#### [PROBLEM DETAILS]
Write out every record in full, exactly as written, please.

-- Begin INFORMATION SHOWN --

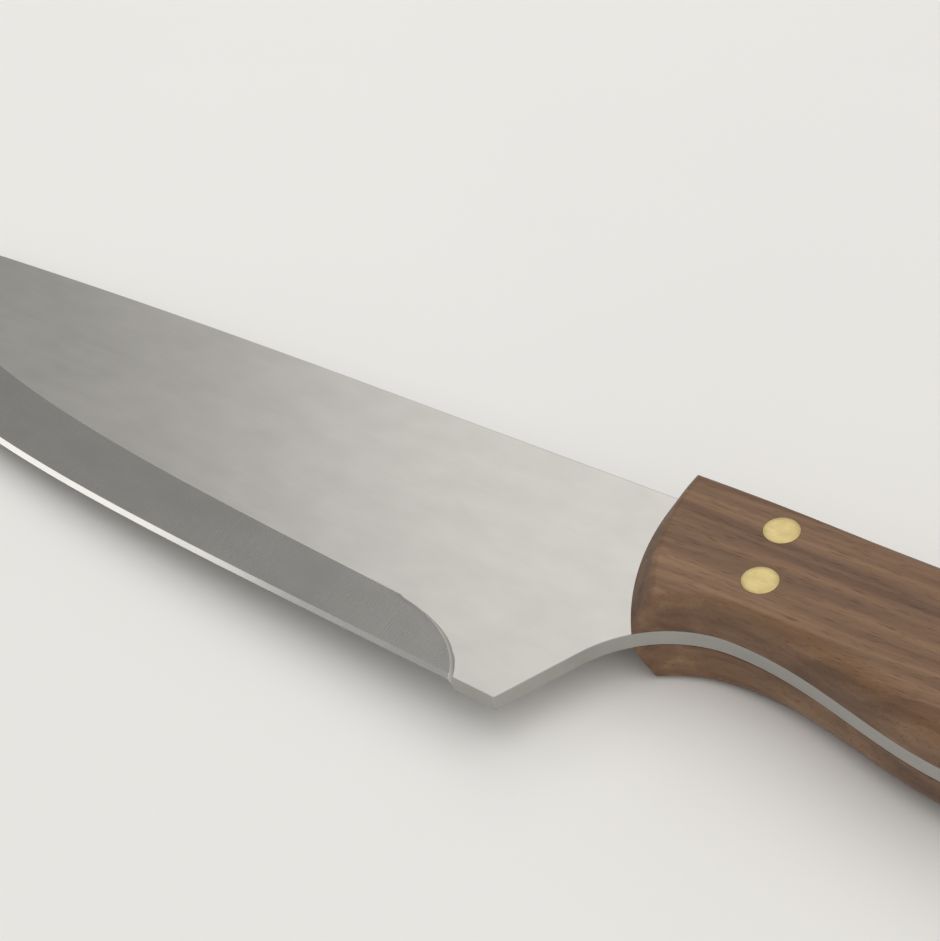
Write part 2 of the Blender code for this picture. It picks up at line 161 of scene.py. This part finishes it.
SKYLIGHT = (94, 60, 2.0, 96, 1.78)  # azimuth, height, distance, breadth in degrees, light

# Shader nodes
NOISE_MIDDLE = 0.5
MIX_SHARE, MIX_FROM, MIX_TO = 0, 6, 7       # a Mix node's colour sockets, whose names aren't unique
MIX_RESULT = 2

# Places in the frame
steel_low, steel_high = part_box("blade_and_tang")
upper_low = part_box("upper_scale")[0]
lower_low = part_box("lower_scale")[0]
STEEL_MIDDLE = (steel_low.z + steel_high.z) / 2
PLAN_ORIGIN = Vector((upper_low.x, steel_high.y, steel_high.z))     # handle's front at the spine
AIM_POINT = PLAN_ORIGIN + Vector((*CAMERA_AIM, 0))
PINS = ("front_back_pin", "front_belly_pin", "rear_back_pin", "rear_belly_pin")


# Selecting and editing

def activate(piece):
    """Makes a piece the only one selected."""
    bpy.ops.object.select_all(action="DESELECT")
    piece.select_set(True)
    bpy.context.view_layer.objects.active = piece


def edit(piece, mode):
    """Opens a piece in edit mode with nothing selected. mode is VERT, EDGE or FACE."""
    activate(piece)
    bpy.ops.object.mode_set(mode="EDIT")
    bpy.ops.mesh.select_mode(type=mode)
    bpy.ops.mesh.select_all(action="DESELECT")


def leave():
    """Back to object mode."""
    bpy.ops.object.mode_set(mode="OBJECT")


def pick(piece, kind, wanted):
    """Selects the verts, edges or faces of the piece in edit mode for which wanted is true."""
    shape = bmesh.from_edit_mesh(piece.data)
    for item in getattr(shape, kind):
        if wanted(item):
            item.select_set(True)
    bmesh.update_edit_mesh(piece.data)


def at_level(spot, level):
    """Whether a place is at that height."""
    return abs(spot.z - level) < MERGE


def merged_copy(node, name):
    """A new piece with a CAD node's form, its loose triangles joined."""
    piece = bpy.data.objects.new(name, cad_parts[node].data.copy())
    bpy.context.scene.collection.objects.link(piece)
    edit(piece, "VERT")
    bpy.ops.mesh.select_all(action="SELECT")
    bpy.ops.mesh.remove_doubles(threshold=MERGE)
    leave()
    bpy.ops.mesh.customdata_custom_splitnormals_clear()
    piece.data.materials.clear()
    return piece


def flatten(piece, *levels):
    """Makes the piece's sides at these heights truly flat, with as few faces as they need."""
    for level in levels:
        edit(piece, "VERT")
        pick(piece, "verts", lambda corner: at_level(corner.co, level))
        bpy.ops.transform.resize(value=(1, 1, 0), center_override=(0, 0, level))
        bpy.ops.mesh.select_mode(type="FACE")
        bpy.ops.mesh.select_all(action="DESELECT")
        pick(piece, "faces", lambda face: all(at_level(corner.co, level) for corner in face.verts))
        bpy.ops.mesh.dissolve_limited(angle_limit=math.radians(FLAT_ANGLE))
        leave()


def break_edges(piece, width, wanted, finish=-1):
    """A fine round on the square edges for which wanted is true.

    finish is its material slot, and -1 goes on with that of the faces beside it.
    """
    edit(piece, "EDGE")
    square = math.radians(SQUARE_EDGE)
    pick(piece, "edges", lambda edge: edge.calc_face_angle(0) > square and wanted(edge))
    bpy.ops.mesh.bevel(
        offset=width, segments=BREAK_STEPS, affect="EDGES", clamp_overlap=False, material=finish)
    bpy.ops.mesh.select_all(action="SELECT")
    bpy.ops.mesh.remove_doubles(threshold=BEVEL_MERGE)
    leave()


def smooth(piece, sharp_edges=None):
    """Smooth shading with crisp square edges, led by the large faces.

    The edges for which sharp_edges is true are crisp as well.
    """
    activate(piece)
    bpy.ops.object.shade_smooth_by_angle(angle=math.radians(SMOOTH_ANGLE))
    if sharp_edges:
        edit(piece, "EDGE")
        pick(piece, "edges", sharp_edges)
        bpy.ops.mesh.mark_sharp()
        leave()
    weighted = piece.modifiers.new("weighted", "WEIGHTED_NORMAL")
    weighted.keep_sharp = True
    bpy.ops.object.modifier_apply(modifier=weighted.name)


def seat(piece, slot, *nodes):
    """The piece stands for its CAD nodes and moves with the knife."""
    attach(piece, "root")
    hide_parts(*nodes)


# Materials

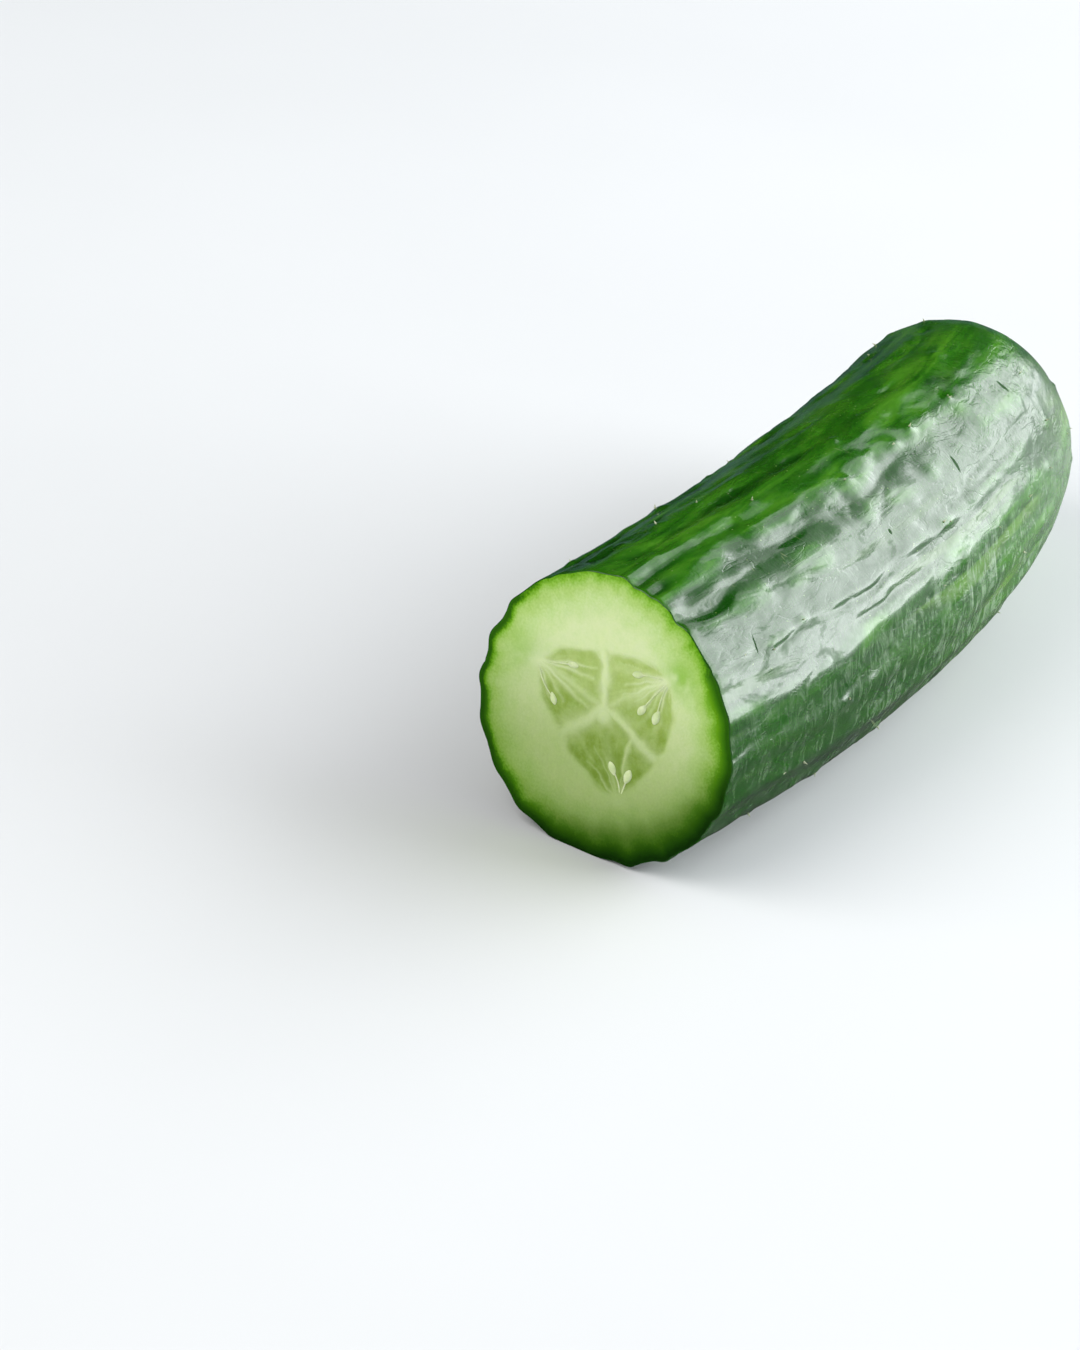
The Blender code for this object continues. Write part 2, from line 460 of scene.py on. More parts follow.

-- End INFORMATION SHOWN --

#### [EXPECTED ANSWER]
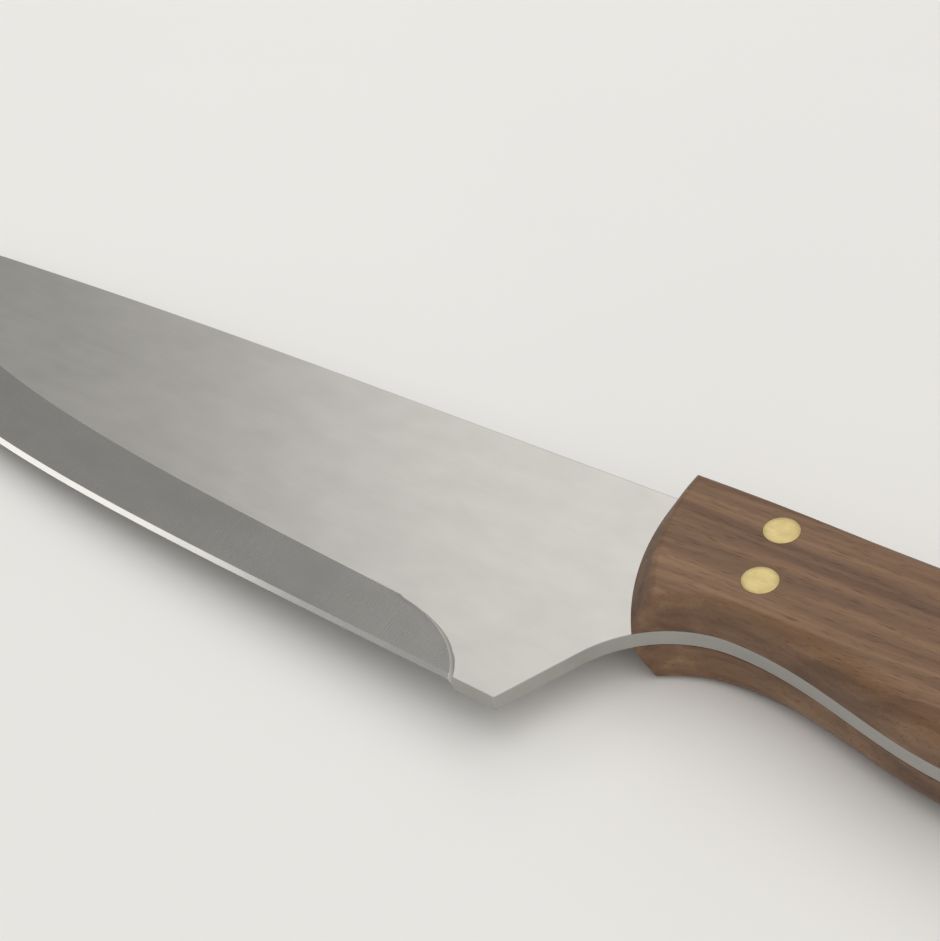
Write part 2 of the Blender code for this picture. It picks up at line 161 of scene.py. This part finishes it.
SKYLIGHT = (94, 60, 2.0, 96, 1.78)  # azimuth, height, distance, breadth in degrees, light

# Shader nodes
NOISE_MIDDLE = 0.5
MIX_SHARE, MIX_FROM, MIX_TO = 0, 6, 7       # a Mix node's colour sockets, whose names aren't unique
MIX_RESULT = 2

# Places in the frame
steel_low, steel_high = part_box("blade_and_tang")
upper_low = part_box("upper_scale")[0]
lower_low = part_box("lower_scale")[0]
STEEL_MIDDLE = (steel_low.z + steel_high.z) / 2
PLAN_ORIGIN = Vector((upper_low.x, steel_high.y, steel_high.z))     # handle's front at the spine
AIM_POINT = PLAN_ORIGIN + Vector((*CAMERA_AIM, 0))
PINS = ("front_back_pin", "front_belly_pin", "rear_back_pin", "rear_belly_pin")


# Selecting and editing

def activate(piece):
    """Makes a piece the only one selected."""
    bpy.ops.object.select_all(action="DESELECT")
    piece.select_set(True)
    bpy.context.view_layer.objects.active = piece


def edit(piece, mode):
    """Opens a piece in edit mode with nothing selected. mode is VERT, EDGE or FACE."""
    activate(piece)
    bpy.ops.object.mode_set(mode="EDIT")
    bpy.ops.mesh.select_mode(type=mode)
    bpy.ops.mesh.select_all(action="DESELECT")


def leave():
    """Back to object mode."""
    bpy.ops.object.mode_set(mode="OBJECT")


def pick(piece, kind, wanted):
    """Selects the verts, edges or faces of the piece in edit mode for which wanted is true."""
    shape = bmesh.from_edit_mesh(piece.data)
    for item in getattr(shape, kind):
        if wanted(item):
            item.select_set(True)
    bmesh.update_edit_mesh(piece.data)


def at_level(spot, level):
    """Whether a place is at that height."""
    return abs(spot.z - level) < MERGE


def merged_copy(node, name):
    """A new piece with a CAD node's form, its loose triangles joined."""
    piece = bpy.data.objects.new(name, cad_parts[node].data.copy())
    bpy.context.scene.collection.objects.link(piece)
    edit(piece, "VERT")
    bpy.ops.mesh.select_all(action="SELECT")
    bpy.ops.mesh.remove_doubles(threshold=MERGE)
    leave()
    bpy.ops.mesh.customdata_custom_splitnormals_clear()
    piece.data.materials.clear()
    return piece


def flatten(piece, *levels):
    """Makes the piece's sides at these heights truly flat, with as few faces as they need."""
    for level in levels:
        edit(piece, "VERT")
        pick(piece, "verts", lambda corner: at_level(corner.co, level))
        bpy.ops.transform.resize(value=(1, 1, 0), center_override=(0, 0, level))
        bpy.ops.mesh.select_mode(type="FACE")
        bpy.ops.mesh.select_all(action="DESELECT")
        pick(piece, "faces", lambda face: all(at_level(corner.co, level) for corner in face.verts))
        bpy.ops.mesh.dissolve_limited(angle_limit=math.radians(FLAT_ANGLE))
        leave()


def break_edges(piece, width, wanted, finish=-1):
    """A fine round on the square edges for which wanted is true.

    finish is its material slot, and -1 goes on with that of the faces beside it.
    """
    edit(piece, "EDGE")
    square = math.radians(SQUARE_EDGE)
    pick(piece, "edges", lambda edge: edge.calc_face_angle(0) > square and wanted(edge))
    bpy.ops.mesh.bevel(
        offset=width, segments=BREAK_STEPS, affect="EDGES", clamp_overlap=False, material=finish)
    bpy.ops.mesh.select_all(action="SELECT")
    bpy.ops.mesh.remove_doubles(threshold=BEVEL_MERGE)
    leave()


def smooth(piece, sharp_edges=None):
    """Smooth shading with crisp square edges, led by the large faces.

    The edges for which sharp_edges is true are crisp as well.
    """
    activate(piece)
    bpy.ops.object.shade_smooth_by_angle(angle=math.radians(SMOOTH_ANGLE))
    if sharp_edges:
        edit(piece, "EDGE")
        pick(piece, "edges", sharp_edges)
        bpy.ops.mesh.mark_sharp()
        leave()
    weighted = piece.modifiers.new("weighted", "WEIGHTED_NORMAL")
    weighted.keep_sharp = True
    bpy.ops.object.modifier_apply(modifier=weighted.name)


def seat(piece, slot, *nodes):
    """The piece stands for its CAD nodes and moves with the knife."""
    attach(piece, "root")
    hide_parts(*nodes)


# Materials

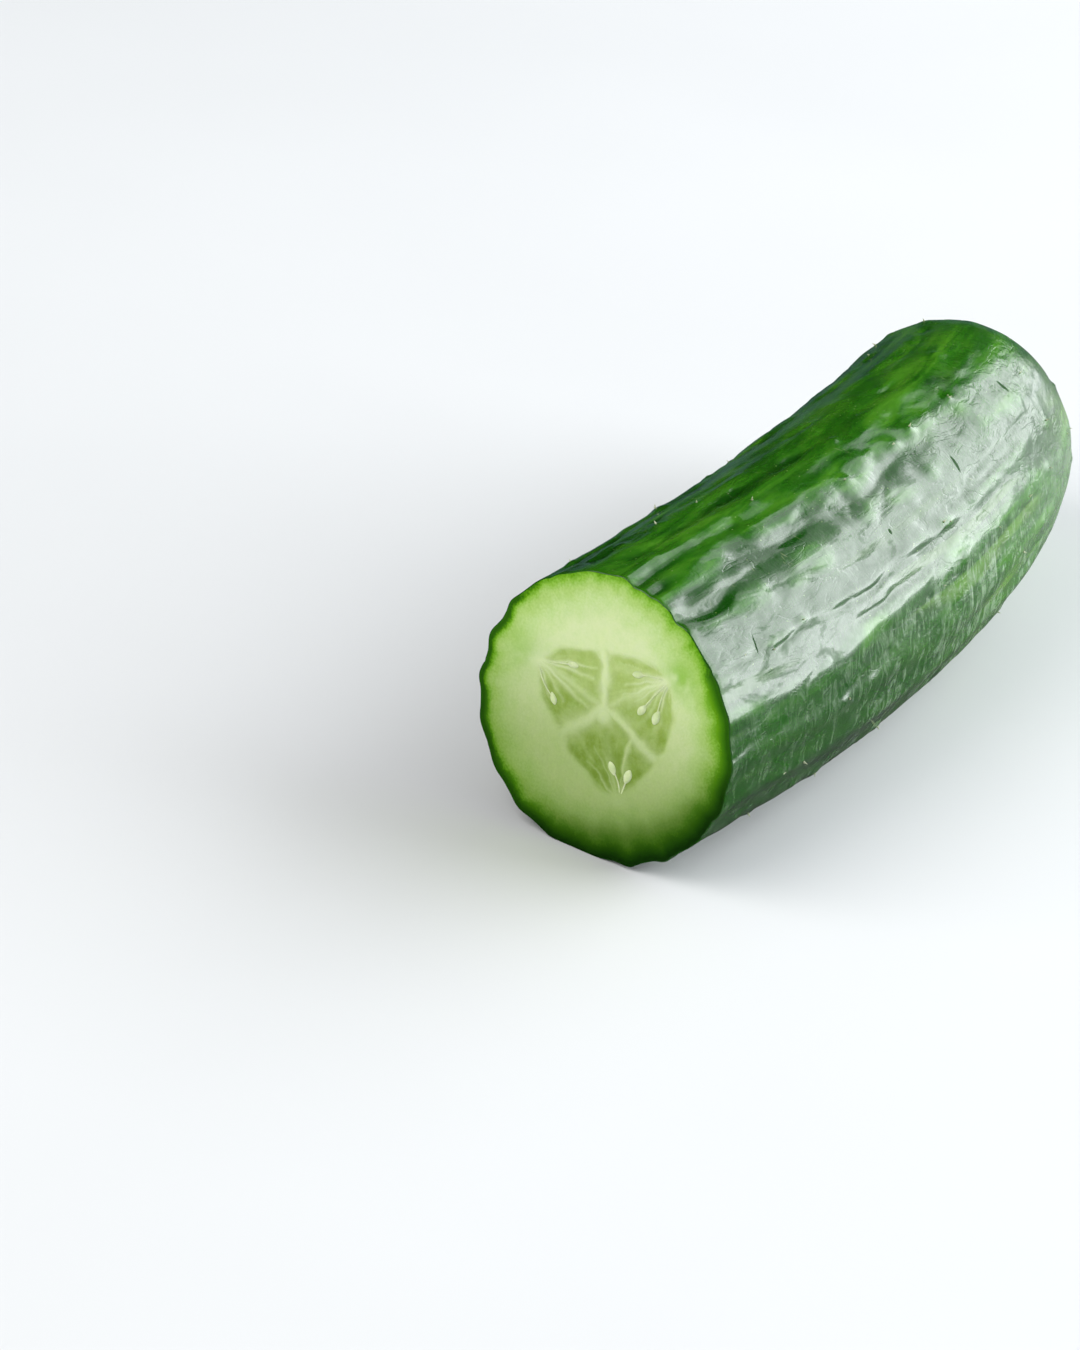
The Blender code for this object continues. Write part 2, from line 460 of scene.py on. More parts follow.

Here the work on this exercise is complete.